Do this:
Begin with the line that contains "Write part 2", end with the line that contains "add_patch(vertices, faces, lower, upper)", and extract exactly that stretch of lines.

(Rows from a 3D modeling dataset)
• • •
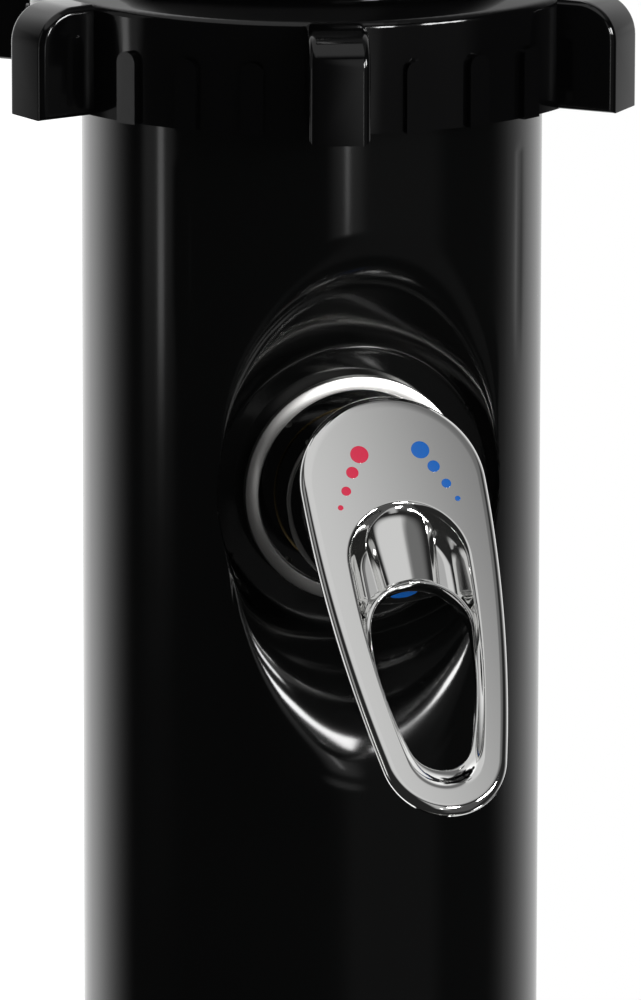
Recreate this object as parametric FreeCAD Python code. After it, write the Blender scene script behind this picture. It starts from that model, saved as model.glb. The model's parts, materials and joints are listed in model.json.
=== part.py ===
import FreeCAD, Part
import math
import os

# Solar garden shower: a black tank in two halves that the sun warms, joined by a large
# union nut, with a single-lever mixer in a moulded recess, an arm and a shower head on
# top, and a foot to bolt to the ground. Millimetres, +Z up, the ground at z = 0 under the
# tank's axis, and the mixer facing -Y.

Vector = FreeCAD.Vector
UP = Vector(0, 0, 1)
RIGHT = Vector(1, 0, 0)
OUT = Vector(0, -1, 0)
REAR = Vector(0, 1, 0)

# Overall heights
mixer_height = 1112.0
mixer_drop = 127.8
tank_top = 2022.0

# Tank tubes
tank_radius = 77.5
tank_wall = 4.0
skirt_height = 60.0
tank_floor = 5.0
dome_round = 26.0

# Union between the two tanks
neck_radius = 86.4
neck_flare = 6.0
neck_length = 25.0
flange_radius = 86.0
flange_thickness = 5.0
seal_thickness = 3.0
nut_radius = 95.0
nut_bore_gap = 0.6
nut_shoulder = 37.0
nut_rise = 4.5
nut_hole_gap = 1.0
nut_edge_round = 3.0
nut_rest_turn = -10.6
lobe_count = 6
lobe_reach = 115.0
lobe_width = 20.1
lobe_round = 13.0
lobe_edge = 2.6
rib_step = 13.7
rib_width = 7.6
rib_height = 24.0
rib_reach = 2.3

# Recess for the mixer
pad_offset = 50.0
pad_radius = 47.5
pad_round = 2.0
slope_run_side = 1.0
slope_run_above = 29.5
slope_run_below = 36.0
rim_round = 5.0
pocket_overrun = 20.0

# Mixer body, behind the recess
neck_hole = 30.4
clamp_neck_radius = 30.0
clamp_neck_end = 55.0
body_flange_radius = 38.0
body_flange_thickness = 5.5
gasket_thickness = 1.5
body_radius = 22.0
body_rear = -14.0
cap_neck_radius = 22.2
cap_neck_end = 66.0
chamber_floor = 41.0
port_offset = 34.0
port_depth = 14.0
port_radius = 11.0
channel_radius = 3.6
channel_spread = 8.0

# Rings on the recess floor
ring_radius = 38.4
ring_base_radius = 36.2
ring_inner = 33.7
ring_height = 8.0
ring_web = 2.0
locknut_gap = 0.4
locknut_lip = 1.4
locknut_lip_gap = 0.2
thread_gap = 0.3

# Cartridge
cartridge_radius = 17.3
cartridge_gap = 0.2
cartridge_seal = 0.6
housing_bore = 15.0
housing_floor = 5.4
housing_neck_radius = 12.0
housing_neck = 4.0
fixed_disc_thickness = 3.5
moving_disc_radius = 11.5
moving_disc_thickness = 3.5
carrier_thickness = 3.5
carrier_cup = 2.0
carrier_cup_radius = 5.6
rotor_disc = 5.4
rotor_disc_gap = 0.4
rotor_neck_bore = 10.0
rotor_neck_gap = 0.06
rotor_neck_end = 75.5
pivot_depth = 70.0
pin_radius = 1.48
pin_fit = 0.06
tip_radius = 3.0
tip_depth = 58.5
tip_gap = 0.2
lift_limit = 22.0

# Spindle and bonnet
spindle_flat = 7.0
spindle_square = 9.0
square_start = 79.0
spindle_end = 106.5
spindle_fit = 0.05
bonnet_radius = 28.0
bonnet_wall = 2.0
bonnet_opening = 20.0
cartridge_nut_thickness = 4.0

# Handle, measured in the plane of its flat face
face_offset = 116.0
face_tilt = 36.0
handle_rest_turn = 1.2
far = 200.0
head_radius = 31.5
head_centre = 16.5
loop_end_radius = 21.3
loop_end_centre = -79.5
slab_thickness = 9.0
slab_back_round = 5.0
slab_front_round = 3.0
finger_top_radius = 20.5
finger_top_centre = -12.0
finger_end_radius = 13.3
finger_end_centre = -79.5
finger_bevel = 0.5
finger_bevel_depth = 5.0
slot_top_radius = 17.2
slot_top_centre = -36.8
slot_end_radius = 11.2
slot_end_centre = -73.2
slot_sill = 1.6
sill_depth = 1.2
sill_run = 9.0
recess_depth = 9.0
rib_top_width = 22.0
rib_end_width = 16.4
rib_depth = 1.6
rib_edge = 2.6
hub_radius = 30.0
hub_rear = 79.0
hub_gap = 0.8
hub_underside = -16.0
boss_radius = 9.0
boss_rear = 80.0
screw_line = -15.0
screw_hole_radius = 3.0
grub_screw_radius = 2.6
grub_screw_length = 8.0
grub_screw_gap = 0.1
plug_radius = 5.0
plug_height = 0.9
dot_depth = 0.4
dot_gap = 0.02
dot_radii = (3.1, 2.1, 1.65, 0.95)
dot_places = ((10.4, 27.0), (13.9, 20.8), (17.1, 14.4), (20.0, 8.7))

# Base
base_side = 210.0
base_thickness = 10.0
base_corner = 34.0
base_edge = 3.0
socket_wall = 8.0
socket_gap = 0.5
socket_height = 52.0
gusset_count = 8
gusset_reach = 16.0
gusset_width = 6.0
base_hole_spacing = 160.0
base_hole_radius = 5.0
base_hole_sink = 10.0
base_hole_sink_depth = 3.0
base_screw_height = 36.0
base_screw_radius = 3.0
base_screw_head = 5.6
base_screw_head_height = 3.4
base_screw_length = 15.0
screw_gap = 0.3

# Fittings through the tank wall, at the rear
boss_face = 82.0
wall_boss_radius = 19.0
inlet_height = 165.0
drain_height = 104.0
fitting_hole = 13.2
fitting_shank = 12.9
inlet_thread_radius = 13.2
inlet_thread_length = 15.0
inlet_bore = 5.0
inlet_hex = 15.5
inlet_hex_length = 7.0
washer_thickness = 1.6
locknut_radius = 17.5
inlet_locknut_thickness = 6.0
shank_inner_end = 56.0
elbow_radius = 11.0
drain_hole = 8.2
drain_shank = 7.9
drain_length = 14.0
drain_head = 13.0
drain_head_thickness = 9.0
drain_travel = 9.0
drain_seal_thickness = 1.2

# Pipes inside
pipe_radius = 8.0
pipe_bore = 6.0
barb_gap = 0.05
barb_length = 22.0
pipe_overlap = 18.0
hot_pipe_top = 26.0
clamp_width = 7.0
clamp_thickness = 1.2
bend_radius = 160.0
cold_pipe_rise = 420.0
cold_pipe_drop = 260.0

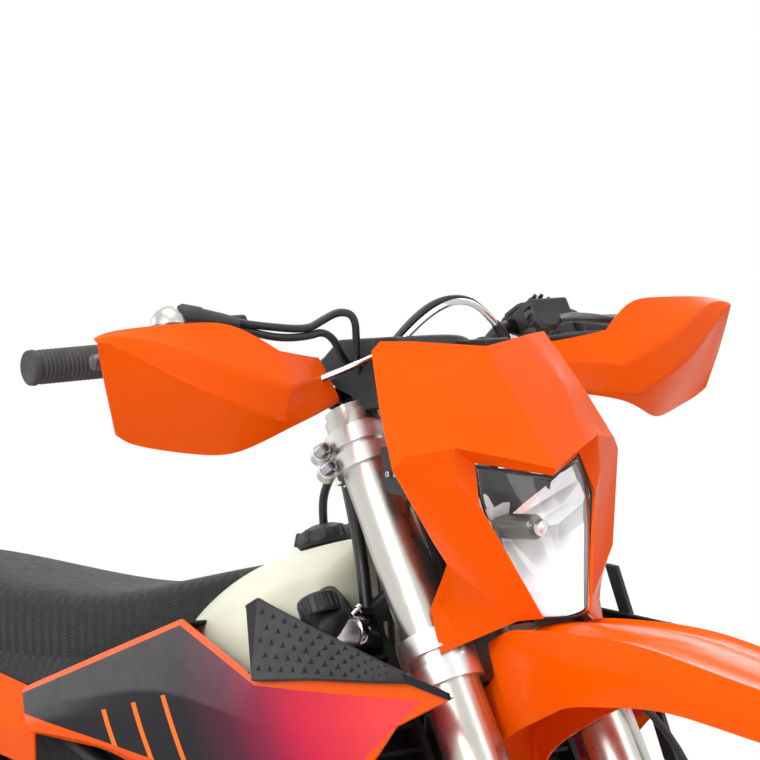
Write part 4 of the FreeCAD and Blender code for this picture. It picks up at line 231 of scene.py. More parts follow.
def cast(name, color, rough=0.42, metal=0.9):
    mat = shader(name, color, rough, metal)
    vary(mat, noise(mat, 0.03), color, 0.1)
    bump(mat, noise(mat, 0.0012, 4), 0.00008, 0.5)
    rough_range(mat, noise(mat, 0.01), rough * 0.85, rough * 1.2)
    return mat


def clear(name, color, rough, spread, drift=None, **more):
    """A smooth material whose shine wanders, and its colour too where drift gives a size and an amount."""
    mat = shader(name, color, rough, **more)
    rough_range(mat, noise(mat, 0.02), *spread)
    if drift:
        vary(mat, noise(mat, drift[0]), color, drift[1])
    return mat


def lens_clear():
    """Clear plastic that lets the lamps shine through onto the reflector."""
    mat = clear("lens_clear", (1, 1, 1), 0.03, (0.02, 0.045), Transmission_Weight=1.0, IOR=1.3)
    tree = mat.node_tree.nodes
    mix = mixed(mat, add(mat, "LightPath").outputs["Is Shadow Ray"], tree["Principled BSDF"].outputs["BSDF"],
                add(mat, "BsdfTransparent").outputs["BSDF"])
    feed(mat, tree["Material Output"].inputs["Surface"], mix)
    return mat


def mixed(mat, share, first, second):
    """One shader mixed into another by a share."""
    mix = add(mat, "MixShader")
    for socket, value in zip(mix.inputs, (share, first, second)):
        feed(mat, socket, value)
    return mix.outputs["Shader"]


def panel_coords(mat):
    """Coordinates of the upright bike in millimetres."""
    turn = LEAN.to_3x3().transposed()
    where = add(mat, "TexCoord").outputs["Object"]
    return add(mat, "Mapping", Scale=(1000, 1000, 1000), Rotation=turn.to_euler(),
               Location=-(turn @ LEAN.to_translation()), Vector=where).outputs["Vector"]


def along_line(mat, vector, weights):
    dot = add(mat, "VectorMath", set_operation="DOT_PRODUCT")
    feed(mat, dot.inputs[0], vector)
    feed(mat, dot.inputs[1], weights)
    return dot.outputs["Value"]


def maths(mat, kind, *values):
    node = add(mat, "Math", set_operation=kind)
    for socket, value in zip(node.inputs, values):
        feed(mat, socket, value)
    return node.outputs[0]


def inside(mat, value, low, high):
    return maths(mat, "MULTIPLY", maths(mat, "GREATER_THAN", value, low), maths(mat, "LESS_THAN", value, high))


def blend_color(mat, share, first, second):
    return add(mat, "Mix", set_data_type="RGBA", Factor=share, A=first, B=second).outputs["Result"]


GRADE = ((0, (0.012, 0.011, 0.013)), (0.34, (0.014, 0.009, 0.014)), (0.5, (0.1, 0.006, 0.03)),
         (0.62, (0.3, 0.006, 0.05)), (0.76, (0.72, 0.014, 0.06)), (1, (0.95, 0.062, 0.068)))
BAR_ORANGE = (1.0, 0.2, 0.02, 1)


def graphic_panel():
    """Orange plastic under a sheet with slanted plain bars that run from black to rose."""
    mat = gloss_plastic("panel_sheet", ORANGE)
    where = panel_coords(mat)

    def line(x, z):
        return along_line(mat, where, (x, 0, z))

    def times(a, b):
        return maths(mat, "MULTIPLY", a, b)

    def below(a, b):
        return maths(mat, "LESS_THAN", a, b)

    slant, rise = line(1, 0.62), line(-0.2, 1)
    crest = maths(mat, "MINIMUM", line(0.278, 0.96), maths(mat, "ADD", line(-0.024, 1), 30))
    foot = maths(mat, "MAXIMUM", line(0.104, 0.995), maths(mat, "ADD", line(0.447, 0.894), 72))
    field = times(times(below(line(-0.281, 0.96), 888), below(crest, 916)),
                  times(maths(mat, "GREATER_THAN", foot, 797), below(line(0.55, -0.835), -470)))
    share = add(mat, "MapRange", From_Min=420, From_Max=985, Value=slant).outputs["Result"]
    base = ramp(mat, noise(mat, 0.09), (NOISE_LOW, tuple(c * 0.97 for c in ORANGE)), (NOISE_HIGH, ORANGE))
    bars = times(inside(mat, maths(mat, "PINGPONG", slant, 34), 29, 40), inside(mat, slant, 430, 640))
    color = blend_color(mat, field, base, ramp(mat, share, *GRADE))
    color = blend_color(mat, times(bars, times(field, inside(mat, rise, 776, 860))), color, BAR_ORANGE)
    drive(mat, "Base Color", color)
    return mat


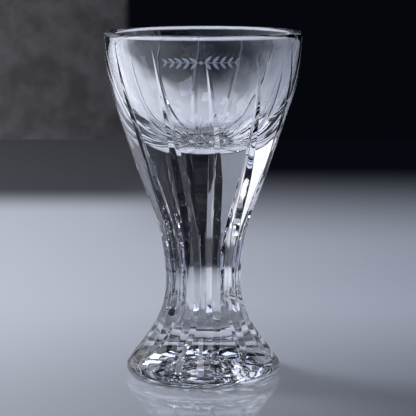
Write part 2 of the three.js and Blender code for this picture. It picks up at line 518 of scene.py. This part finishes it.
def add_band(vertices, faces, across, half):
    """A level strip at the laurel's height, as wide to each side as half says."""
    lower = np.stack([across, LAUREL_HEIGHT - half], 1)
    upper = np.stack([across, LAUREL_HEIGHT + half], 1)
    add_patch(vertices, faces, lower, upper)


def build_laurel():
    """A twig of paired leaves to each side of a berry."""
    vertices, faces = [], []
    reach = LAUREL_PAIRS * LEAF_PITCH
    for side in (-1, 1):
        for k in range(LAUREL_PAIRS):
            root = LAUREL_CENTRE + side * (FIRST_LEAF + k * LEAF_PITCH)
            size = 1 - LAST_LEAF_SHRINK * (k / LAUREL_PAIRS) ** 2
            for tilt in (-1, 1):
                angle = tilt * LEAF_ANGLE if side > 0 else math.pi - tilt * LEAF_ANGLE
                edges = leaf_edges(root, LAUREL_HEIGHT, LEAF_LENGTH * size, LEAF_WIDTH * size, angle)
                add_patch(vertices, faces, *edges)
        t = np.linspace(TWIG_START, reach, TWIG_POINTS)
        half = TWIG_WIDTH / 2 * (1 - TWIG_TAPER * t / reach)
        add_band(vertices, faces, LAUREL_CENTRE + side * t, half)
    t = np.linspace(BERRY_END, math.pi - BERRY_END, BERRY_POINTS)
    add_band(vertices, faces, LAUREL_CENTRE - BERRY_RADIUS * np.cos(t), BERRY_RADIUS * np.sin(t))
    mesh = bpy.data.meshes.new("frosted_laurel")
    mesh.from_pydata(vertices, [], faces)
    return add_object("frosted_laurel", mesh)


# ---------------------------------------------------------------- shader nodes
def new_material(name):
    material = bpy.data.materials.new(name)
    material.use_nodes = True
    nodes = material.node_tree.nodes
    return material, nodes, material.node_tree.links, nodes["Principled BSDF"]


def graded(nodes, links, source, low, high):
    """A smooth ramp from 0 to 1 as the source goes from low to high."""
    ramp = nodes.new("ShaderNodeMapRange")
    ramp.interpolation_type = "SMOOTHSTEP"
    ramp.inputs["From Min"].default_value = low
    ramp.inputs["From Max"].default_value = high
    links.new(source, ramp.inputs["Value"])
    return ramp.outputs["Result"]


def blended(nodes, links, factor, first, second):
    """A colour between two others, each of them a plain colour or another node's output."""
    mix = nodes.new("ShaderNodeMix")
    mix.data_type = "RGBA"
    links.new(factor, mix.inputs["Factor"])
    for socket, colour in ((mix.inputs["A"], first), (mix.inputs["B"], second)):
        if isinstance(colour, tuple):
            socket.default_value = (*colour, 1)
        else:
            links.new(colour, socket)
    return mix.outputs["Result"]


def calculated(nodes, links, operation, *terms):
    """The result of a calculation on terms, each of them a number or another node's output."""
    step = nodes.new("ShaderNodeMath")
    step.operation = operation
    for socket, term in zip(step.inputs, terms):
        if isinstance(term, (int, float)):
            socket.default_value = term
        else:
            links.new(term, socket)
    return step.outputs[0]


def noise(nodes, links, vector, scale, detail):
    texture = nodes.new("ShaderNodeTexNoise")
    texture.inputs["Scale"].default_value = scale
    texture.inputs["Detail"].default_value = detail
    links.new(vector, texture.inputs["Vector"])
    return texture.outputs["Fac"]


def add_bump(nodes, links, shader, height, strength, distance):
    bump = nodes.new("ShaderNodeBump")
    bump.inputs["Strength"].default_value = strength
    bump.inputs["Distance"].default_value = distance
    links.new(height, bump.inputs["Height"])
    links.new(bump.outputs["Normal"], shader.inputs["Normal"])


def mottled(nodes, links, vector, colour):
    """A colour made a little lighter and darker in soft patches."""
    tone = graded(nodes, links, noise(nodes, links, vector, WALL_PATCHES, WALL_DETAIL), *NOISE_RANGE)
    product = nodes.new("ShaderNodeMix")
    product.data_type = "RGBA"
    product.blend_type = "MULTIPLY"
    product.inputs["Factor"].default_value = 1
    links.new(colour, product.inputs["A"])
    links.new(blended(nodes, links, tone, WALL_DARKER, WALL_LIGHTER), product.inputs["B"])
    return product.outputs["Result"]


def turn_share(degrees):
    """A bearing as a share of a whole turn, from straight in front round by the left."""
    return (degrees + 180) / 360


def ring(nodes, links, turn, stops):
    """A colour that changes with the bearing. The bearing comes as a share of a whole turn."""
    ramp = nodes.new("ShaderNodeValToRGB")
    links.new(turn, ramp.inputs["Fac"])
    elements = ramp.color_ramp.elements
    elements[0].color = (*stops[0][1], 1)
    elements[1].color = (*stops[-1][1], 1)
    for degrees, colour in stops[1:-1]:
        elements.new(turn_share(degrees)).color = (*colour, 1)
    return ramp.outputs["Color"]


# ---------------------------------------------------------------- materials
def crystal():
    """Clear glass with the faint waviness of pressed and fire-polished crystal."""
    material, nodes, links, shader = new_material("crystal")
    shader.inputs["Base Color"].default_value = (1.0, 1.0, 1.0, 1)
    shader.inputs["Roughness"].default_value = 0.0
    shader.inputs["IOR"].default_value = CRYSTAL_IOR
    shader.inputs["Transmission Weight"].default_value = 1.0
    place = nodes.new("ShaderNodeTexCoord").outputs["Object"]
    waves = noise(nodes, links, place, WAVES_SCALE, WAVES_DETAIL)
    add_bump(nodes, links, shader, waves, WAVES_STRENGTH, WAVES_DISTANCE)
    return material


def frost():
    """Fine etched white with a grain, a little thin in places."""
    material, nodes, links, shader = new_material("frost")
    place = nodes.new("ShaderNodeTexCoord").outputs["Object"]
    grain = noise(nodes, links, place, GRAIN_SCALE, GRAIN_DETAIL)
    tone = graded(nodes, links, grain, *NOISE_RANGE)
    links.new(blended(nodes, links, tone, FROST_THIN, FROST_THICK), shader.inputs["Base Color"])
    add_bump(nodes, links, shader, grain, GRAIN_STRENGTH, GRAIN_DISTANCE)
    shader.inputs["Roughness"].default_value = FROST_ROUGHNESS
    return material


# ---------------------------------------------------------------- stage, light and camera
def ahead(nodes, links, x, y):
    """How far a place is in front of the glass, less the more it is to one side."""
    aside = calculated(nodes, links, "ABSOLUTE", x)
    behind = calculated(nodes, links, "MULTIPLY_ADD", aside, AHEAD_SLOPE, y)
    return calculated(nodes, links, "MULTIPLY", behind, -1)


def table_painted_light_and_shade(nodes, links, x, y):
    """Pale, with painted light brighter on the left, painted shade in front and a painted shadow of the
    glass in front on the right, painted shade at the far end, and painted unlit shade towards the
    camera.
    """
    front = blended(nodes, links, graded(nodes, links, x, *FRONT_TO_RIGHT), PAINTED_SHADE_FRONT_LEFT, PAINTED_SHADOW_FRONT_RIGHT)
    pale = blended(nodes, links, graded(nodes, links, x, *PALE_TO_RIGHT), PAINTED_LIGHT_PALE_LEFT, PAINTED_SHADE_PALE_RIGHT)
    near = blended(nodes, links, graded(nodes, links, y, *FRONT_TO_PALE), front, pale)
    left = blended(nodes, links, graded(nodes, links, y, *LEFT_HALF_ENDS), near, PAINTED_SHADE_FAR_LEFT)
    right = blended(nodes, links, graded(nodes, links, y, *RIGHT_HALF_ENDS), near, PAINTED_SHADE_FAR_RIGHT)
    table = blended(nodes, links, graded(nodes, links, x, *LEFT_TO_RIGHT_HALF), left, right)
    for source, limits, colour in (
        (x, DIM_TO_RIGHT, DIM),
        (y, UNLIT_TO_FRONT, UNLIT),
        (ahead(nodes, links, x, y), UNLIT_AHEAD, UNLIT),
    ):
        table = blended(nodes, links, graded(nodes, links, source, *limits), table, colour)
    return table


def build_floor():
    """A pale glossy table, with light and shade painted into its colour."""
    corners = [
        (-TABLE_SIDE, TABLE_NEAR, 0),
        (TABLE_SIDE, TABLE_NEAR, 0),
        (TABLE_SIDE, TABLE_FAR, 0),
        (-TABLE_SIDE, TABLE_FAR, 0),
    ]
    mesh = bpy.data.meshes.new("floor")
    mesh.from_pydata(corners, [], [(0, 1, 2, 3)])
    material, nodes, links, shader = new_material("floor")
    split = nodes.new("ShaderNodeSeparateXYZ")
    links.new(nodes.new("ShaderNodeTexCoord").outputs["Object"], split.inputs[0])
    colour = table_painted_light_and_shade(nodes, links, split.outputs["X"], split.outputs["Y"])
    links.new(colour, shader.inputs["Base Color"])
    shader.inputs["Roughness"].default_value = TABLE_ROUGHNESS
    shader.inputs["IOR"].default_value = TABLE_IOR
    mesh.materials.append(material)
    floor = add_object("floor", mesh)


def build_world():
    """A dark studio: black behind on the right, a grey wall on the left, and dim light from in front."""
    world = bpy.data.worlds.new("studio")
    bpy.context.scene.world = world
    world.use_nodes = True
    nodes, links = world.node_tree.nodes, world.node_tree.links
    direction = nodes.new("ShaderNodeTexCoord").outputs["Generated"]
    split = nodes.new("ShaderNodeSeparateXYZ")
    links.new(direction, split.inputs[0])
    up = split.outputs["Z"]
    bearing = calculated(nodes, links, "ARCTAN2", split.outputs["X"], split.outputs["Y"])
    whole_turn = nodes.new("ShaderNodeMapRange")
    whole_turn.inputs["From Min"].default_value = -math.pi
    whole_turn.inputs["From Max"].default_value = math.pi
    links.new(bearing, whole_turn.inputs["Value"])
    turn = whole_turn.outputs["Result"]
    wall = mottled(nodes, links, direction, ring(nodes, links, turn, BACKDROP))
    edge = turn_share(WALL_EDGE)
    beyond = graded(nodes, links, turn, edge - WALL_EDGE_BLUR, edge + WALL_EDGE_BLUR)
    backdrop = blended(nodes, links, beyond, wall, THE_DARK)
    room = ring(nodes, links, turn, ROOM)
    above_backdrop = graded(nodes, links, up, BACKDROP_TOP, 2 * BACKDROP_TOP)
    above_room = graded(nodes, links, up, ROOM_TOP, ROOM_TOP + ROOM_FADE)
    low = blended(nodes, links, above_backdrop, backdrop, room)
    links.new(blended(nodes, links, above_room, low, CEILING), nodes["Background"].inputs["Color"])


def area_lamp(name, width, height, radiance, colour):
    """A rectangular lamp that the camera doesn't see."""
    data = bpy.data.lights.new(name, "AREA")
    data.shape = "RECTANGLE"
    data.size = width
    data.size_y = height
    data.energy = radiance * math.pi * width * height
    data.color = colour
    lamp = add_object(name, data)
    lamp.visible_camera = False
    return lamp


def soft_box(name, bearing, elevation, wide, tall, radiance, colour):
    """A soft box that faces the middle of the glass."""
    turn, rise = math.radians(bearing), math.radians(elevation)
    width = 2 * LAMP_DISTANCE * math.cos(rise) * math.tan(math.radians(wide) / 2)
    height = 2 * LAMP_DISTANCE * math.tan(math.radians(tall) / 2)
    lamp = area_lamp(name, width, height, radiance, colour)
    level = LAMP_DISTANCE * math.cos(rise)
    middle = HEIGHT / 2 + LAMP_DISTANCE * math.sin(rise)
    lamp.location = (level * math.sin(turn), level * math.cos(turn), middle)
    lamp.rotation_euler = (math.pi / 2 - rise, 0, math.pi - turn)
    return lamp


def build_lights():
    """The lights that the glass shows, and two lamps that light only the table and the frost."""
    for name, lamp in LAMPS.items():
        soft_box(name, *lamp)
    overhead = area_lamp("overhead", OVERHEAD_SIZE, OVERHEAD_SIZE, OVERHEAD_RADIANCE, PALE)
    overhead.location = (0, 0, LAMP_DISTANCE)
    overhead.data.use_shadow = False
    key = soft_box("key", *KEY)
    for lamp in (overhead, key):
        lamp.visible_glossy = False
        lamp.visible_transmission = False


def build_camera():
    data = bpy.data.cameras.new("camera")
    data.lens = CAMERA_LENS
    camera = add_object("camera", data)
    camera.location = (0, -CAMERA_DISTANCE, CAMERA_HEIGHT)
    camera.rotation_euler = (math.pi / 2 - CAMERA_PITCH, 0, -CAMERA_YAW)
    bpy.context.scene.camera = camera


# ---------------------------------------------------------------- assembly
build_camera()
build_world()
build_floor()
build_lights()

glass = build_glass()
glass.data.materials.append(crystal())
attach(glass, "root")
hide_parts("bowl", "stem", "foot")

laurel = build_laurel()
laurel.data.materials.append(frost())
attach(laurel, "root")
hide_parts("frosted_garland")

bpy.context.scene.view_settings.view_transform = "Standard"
• • •
Task solution:
Write part 2 of the three.js and Blender code for this picture. It picks up at line 518 of scene.py. This part finishes it.
def add_band(vertices, faces, across, half):
    """A level strip at the laurel's height, as wide to each side as half says."""
    lower = np.stack([across, LAUREL_HEIGHT - half], 1)
    upper = np.stack([across, LAUREL_HEIGHT + half], 1)
    add_patch(vertices, faces, lower, upper)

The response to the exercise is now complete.